照国の体は柔軟で、テンポよく動き、取り口もリズミカル。餅のような色白の肌が、相撲を取るたびに桜色に染まった。その様子は「桜色の音楽」と形容された。観衆は照国に酔いしれた。まさに「絵になる相撲」だ。人気の点では双葉山をしのぐほどで、誰もが愛する時代のヒーローだった。
「相撲の天才」とも呼ばれた。土俵に腹がつくほどの低い立ち合いから相手を攻めた。低く攻められた相手ははたくが、照国は前に落ちない。子どもの頃、蚕の餌になる桑の葉っぱを朝夕、山に採りに行った苦労が強靱な足腰を育んだのだ。前さばきがうまく、差せば重心の低い吊りや寄りをした。自分よりはるかに長身の相手が高々と宙に浮いた。
横綱在位、満10年。幕内通算成績271勝91敗。関取勝率74・2%は歴代7位。三役になってからの勝率は双葉山の86・7%に次ぐ81・3%で歴代2位。強い横綱だ。だが照国は、もともと勝負師ではなかった。争いを好まず、内気で温厚な人柄。力士になるのを嫌い、時間があれば勉強したり、読書するおとなしい少年だった。
そんな照国が、父の急死や兄の出征など家族の悲運を乗り越えるため、あえて相撲取りの道に進んだ。

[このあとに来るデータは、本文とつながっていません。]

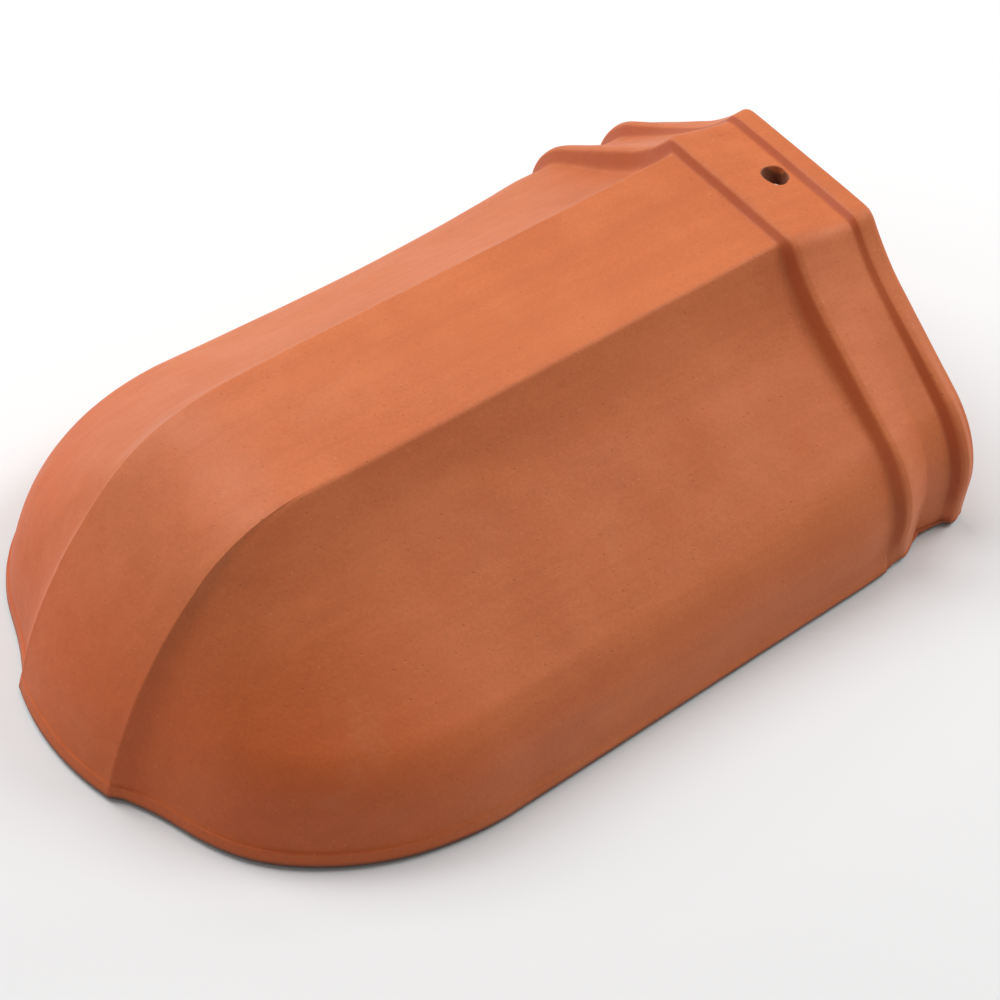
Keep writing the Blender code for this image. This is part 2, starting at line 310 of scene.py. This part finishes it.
class Section:
    """Half cross-section from the crease down to the skirt, as rows of (y, z)."""

    def __init__(self, half_band, height, half_width, skirt_slope, collar=0.0, inset=0.0):
        self.half_band, self.height, self.half_width = half_band, height, half_width
        self.skirt_slope, self.inset = skirt_slope, inset
        self.crease_slope = mix(CREASE_SLOPE, COLLAR_CREASE_SLOPE, collar)
        self.crease_radius = mix(CREASE_RADIUS, COLLAR_CREASE_RADIUS, collar)
        self.flank_slope = self.fitting_slope()

    def upper(self, slope, inset, steps):
        """Crease and hollow of the flank, down to where the flank has the given slope."""
        cut = (self.crease_radius + inset) * math.tan(math.radians(self.crease_slope / 2))
        start = np.array([[self.half_band - cut, self.height - inset]])
        crease = arc(start[-1], self.crease_radius, 0, self.crease_slope, steps[0])
        cove = arc(crease[-1], COVE_RADIUS + inset, self.crease_slope, slope, steps[1])
        return np.vstack((start, crease, cove))

    def flank_end(self, slope, inset):
        """Lower end of the straight flank, from where the shoulder just meets the skirt."""
        y, z = self.upper(slope, inset, (1, 1))[-1]
        across, down = arc((0, 0), SHOULDER_RADIUS - inset, slope, self.skirt_slope, 1)[0]
        lean = 1 / math.tan(math.radians(self.skirt_slope))
        half_width = self.half_width - inset / math.sin(math.radians(self.skirt_slope))
        fall = math.tan(math.radians(slope))
        run = (half_width - y - across - (z + down) * lean) / (1 - fall * lean)
        return (y + run, z - run * fall)

    def fitting_slope(self):
        """The flank's slope that brings the shoulder's lower end to the skirt's height."""
        shallow, steep = LEAST_FLANK_SLOPE, self.crease_slope
        for _ in range(HALVINGS):
            slope = (shallow + steep) / 2
            end = self.flank_end(slope, 0)
            if arc(end, SHOULDER_RADIUS, slope, self.skirt_slope, 1)[0][1] < SKIRT_HEIGHT:
                steep = slope
            else:
                shallow = slope
        return slope

    def points(self, foot):
        """The rows, the last of them at height foot."""
        slope, inset = self.flank_slope, self.inset
        rows = self.upper(slope, inset, SECTION_STEPS)
        flank = straight(rows[-1], self.flank_end(slope, inset), SECTION_STEPS[2])
        radius = SHOULDER_RADIUS - inset
        shoulder = arc(flank[-1], radius, slope, self.skirt_slope, SECTION_STEPS[3])
        y, z = shoulder[-1]
        end = (y + (z - foot) / math.tan(math.radians(self.skirt_slope)), foot)
        skirt = straight((y, z), end, SECTION_STEPS[4])
        return np.vstack((rows, flank, shoulder, skirt))


def body_share(place):
    """0 at the end of the rounded end, 1 where the collar begins."""
    return (place - ROUND_END_LENGTH) / (BODY_END - ROUND_END_LENGTH)


def body_half_width(place):
    return mix(WIDTH_AT_ROUND_END, WIDTH_AT_COLLAR, body_share(place)) / 2


def skirt_slope(place):
    """The skirts stand more upright towards the collar."""
    turn = np.clip((place - SKIRT_TURN_START) / (BODY_END - SKIRT_TURN_START), 0, 1)
    return mix(SKIRT_SLOPE, END_SKIRT_SLOPE, turn**2)


def draw_in(place):
    """How much narrower than its taper each side gets just before the collar."""
    return DRAW_IN * np.clip(1 - (BODY_END - place) / DRAW_IN_LENGTH, 0, 1) ** FADE_POWER


def lowness(z):
    """1 at the rim, 0 where the skirt's upper part begins."""
    return np.clip(1 - z / STEP_RUN_HEIGHT, 0, 1) ** FADE_POWER


def band_setback(z, height, inset):
    """How far the band's side view stands back from its foot at height z: arcs from the top."""
    place, level, before = 0.0, height, 0.0
    setback = np.zeros_like(z)
    foot = math.radians(BAND_FOOT_SLOPE)
    for slope, radius in (*BAND_BENDS, (BAND_FOOT_SLOPE, None)):
        slope = math.radians(slope)
        if radius is None:
            radius = level / (math.cos(before) - math.cos(foot))
        else:
            radius -= inset
        below = np.arccos(np.clip(math.cos(before) - (level - z) / radius, -1, 1))
        here = place - radius * (np.sin(below) - math.sin(before))
        setback = np.where(z <= level, here, setback)
        place -= radius * (math.sin(slope) - math.sin(before))
        level -= radius * (math.cos(before) - math.cos(slope))
        before = slope
    return setback - place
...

自分が堪え忍び、母と弟たちを窮地から救おうとしたのだ。息子を不憫に思う母は猛反対したが、照国は泣いて故郷を後にした。
だが優しすぎる照国は駆け出しの頃、相撲が弱く、「力士としてやっていくのは無理だ」と親方に破門された。両国橋で途方に暮れて泣いていた照国に手を差し伸べ、家族のように温かく育ててくれたのが、同郷の幡瀬川だった。故郷の母は照国を祈り、わが身に井戸水を浴びる過酷な「願掛け」を行った。「万蔵を救ってけれ。おらの寿命を縮めてもいいから」と寒中でも体に水をかぶった。照国が大病を患って危篤になった時も、母は一心不乱に看病し息子を救った。

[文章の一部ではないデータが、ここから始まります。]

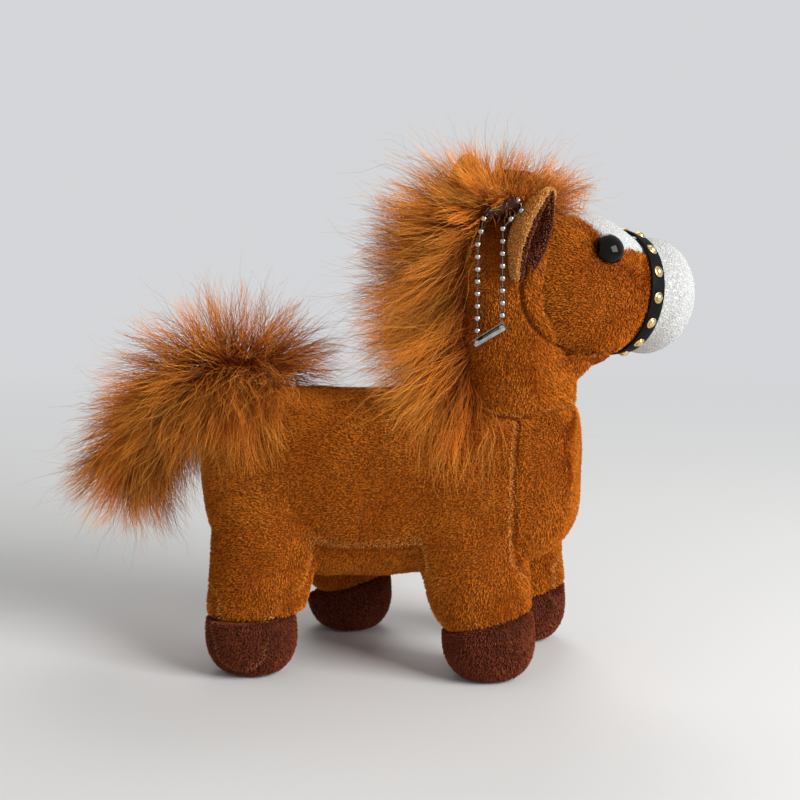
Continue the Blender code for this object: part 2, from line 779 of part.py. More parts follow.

だが苦労しすぎた母は若くして逝った。照国は「あばぁ。あばぁ」と、亡き母を叫びながら泣いて相撲を取った。病気やケガに苦しみながらも、母を支えに必死に踏ん張り、連続優勝を果たした。照国は故郷の母や家族を支えに、必死に人生を駆け抜けたのだった。照国は語っている。「故郷にいた時が一番の幸せだった」と。貧しくても家族睦まじく、百姓しながら暮らした少年の日が忘れられなかったという。参考…秋田魁新報「秋田が生んだ横綱照国物語」
照國を愛するファンの方へ
返信削除素晴らしいお話をありがとうございます。小生には、ラジオから流れる「横綱照國」という四股名に、かすかな記憶があります。
当時は羽黒山、名寄岩など立浪勢を応援していたため、照國に思いをいたすことはありませんでしたが、この文章を目にし、目頭に熱いものを感じました。

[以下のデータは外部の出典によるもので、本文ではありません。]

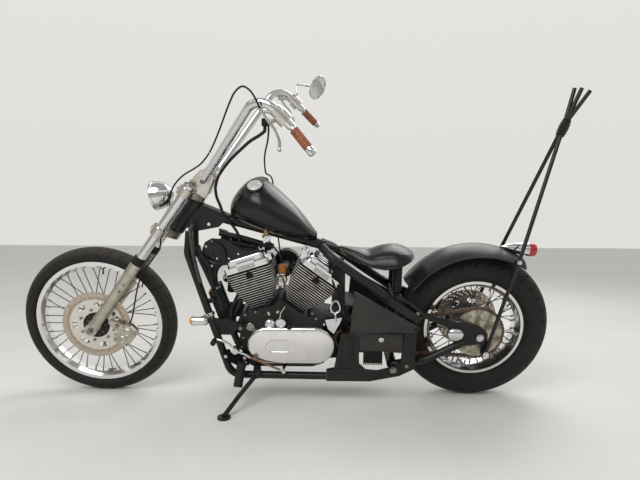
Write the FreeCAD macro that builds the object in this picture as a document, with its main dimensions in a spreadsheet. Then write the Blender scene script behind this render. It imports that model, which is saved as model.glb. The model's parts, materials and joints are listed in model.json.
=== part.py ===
import FreeCAD, Part
import math
import os
import re
import Sketcher
from FreeCAD import Placement, Rotation, Vector

# A small chopper motorcycle parked on its side stand.
# Millimetres. The bike is drawn upright: +X forward, +Y to the rider's left, +Z up, with the
# rear tyre's contact under X = 0. Each sub-part's Placement then leans the bike to its left,
# onto the stand, with the origin on the floor under the middle of its box.

doc = FreeCAD.newDocument("chopper_motorcycle")
sheet = doc.addObject("Spreadsheet::Sheet", "sizes")

SIZES = {
    # stance
    "wheelbase": 1647,
    "lean_angle": 10.95,
    "rake_angle": 36.5,
    "fork_offset": 45,
    "running_gap": 0.3,
    # front wheel
    "front_radius": 338,
    "front_crown": 42,
    "front_rim_radius": 279,
    "front_rim_half": 30,
    "front_bead_radius": 266,
    "front_hub_radius": 24,
    "front_flange_radius": 36,
    "front_hub_half": 52,
    "front_axle_radius": 8.5,
    "front_axle_half": 121.4,
    "spoke_radius": 1.9,
    "spokes_per_wheel": 40,
    "disc_radius": 150,
    "disc_band": 42,
    "disc_thickness": 5,
    "disc_hole_radius": 13,
    # rear wheel
    "rear_radius": 330,
    "rear_crown": 72,
    "rear_rim_radius": 215,
    "rear_rim_half": 48,
    "rear_bead_radius": 203,
    "rear_hub_radius": 44,
    "rear_flange_radius": 62,
    "rear_hub_half": 74,
    "rear_axle_radius": 10,
    "rear_axle_half": 147,
    "rear_disc_radius": 135,
    # final drive
    "chain_pitch": 15.875,
    "rear_teeth": 44,
    "front_teeth": 17,
    "chain_line": 88,
    "chain_roller_radius": 5,
    "chain_width": 16,
    "chain_plate_height": 15,
    "gearbox_x": 560,
    "gearbox_z": 300,
    # fork
    "leg_spacing": 190,
    "tube_radius": 20.5,
    "slider_radius": 25,
    "slider_length": 365,
    "slider_wall_top": 60,
    "tube_insertion": 110,
    "boot_length": 34,
    "lower_clamp_height": 538,
    "upper_clamp_height": 738,
    "clamp_thickness": 36,
    "clamp_eye_radius": 31,
    "stem_radius": 15,
    "head_tube_radius": 31,
    # controls
    "bar_radius": 15.9,
    "bar_roll": 4.8,
    "grip_bar_radius": 11.1,
    "riser_spacing": 96,
    "riser_width": 42,
    "riser_height": 62,
    "grip_radius": 16.5,
    "mirror_radius": 56,
    "cable_radius": 3.3,
    "loom_radius": 6,
    # headlight
    "headlight_radius": 60,
    "headlight_depth": 86,
    "lens_sphere": 123.04,
    # frame
    "backbone_radius": 22,
    "downtube_radius": 16,
    "rail_radius": 19,
    "rail_half": 120,
    "frame_plate_inner": 122,
    "frame_plate_thickness": 20,
    # swingarm
    "pivot_x": 355,
    "pivot_z": 178,
    "arm_radius": 16,
    "stay_radius": 13,
    "arm_plate_inner": 120,
    "arm_plate_thickness": 14,
    # engine
    "crankcase_half": 104,
    "gearcase_half": 66,
    "cylinder_half": 84,
    "barrel_radius": 46,
    "first_fin": 4,
    "fin_pitch": 10.6,
    "fin_thickness": 3.4,
    "fin_count": 16,
    "fin_low_half": 50,
    "fin_high_half": 101,
    "front_cylinder_tilt": 17.8,
    "rear_cylinder_tilt": 36.5,
    "cylinder_height": 177,
    "rocker_height": 24,
    "rocker_dome_height": 30,
    "intake_height": 118,
    "intake_flange_radius": 19,
    "exhaust_height": 140,
    "cover_length": 367,
    "cover_height": 166,
    "cover_depth": 50,
    "cover_edge": 14,
    "clutch_cover_radius": 92,
    "exhaust_radius": 24,
    # bodywork
    "tank_half": 140,
    "cap_radius": 31,
    "seat_spring_radius": 20,
    "fender_radius": 367,
    "fender_edge_radius": 338,
    "fender_half": 100,
    "fender_wall": 3,
    "fender_lip": 2,
    "fender_front_angle": 34,
    "fender_rear_angle": 122,
    "seat_half": 124,
    "sissy_radius": 8,
    "peg_radius": 19,
    "cover_wall": 10,
    # side stand
    "stand_radius": 9.5,
    "stand_pivot_x": 936,
    "stand_pivot_y": 150,
    "stand_pivot_z": 159,
    "stand_foot_x": 1045,
    "stand_foot_y": 336,
}

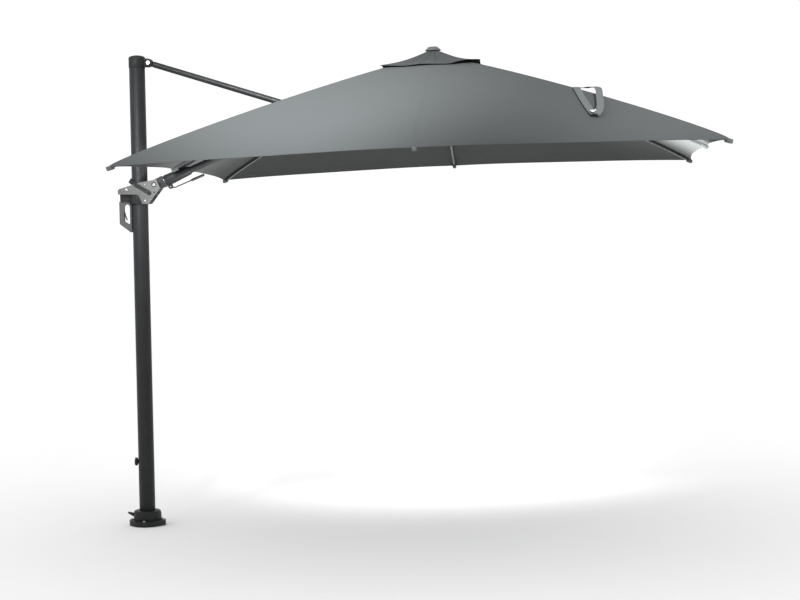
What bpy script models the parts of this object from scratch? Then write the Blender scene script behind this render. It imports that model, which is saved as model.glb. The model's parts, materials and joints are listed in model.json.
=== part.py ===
"""Cantilever parasol: a swivelling mast, a slider with a boom and an upper strut, and a square eight-rib canopy.

Run with: blender --background --python part.py
Metres, +Z up. The origin is on the mast's axis at the underside of the foot flange, and +X runs from the
mast towards the canopy. The canopy is open and the slider is at the top of its travel.
"""
import math

import bmesh
import bpy
from mathutils import Matrix, Vector

# ---- driving dimensions ------------------------------------------------------------------------------------
GAP = 0.0003                    # clearance left between touching pieces

MAST_R = 0.045                  # 90 mm round mast
MAST_WALL = 0.0025
MAST_TOP = 2.6045
FLANGE_R = 0.104                # foot flange, over its lobes
FLANGE_T = 0.030
FOOT_BOLT_CIRCLE = 0.0915       # four bolts hold the flange down
FOOT_BOLT_R = 0.0055
HOUSING_R = 0.079
HOUSING_TOP = 0.085
KNOB_Z = 0.364                  # clamp knob on the mast's rear side

BOOM_PIVOT = (0.0954, 1.9411)   # x and z of the bolt that carries the boom on the slider
STRUT_PIVOT = (0.0681, 2.6302)  # x and z of the bolt that carries the strut on the mast cap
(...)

最近、照國と東富士両横綱による優勝を決する千秋楽取り組みのフィルムを見る機会がありましたが、ここに書かれているとおり、低い立合から鋭く懐に飛び込み、大きな東富士を一気に土俵外に寄り切る勝負でした。もちろんそれで優勝決定でした。
蛇足ながら、ここに書き込まずにはいられませんでした。藤原益栄議員には申し訳ありませんでした。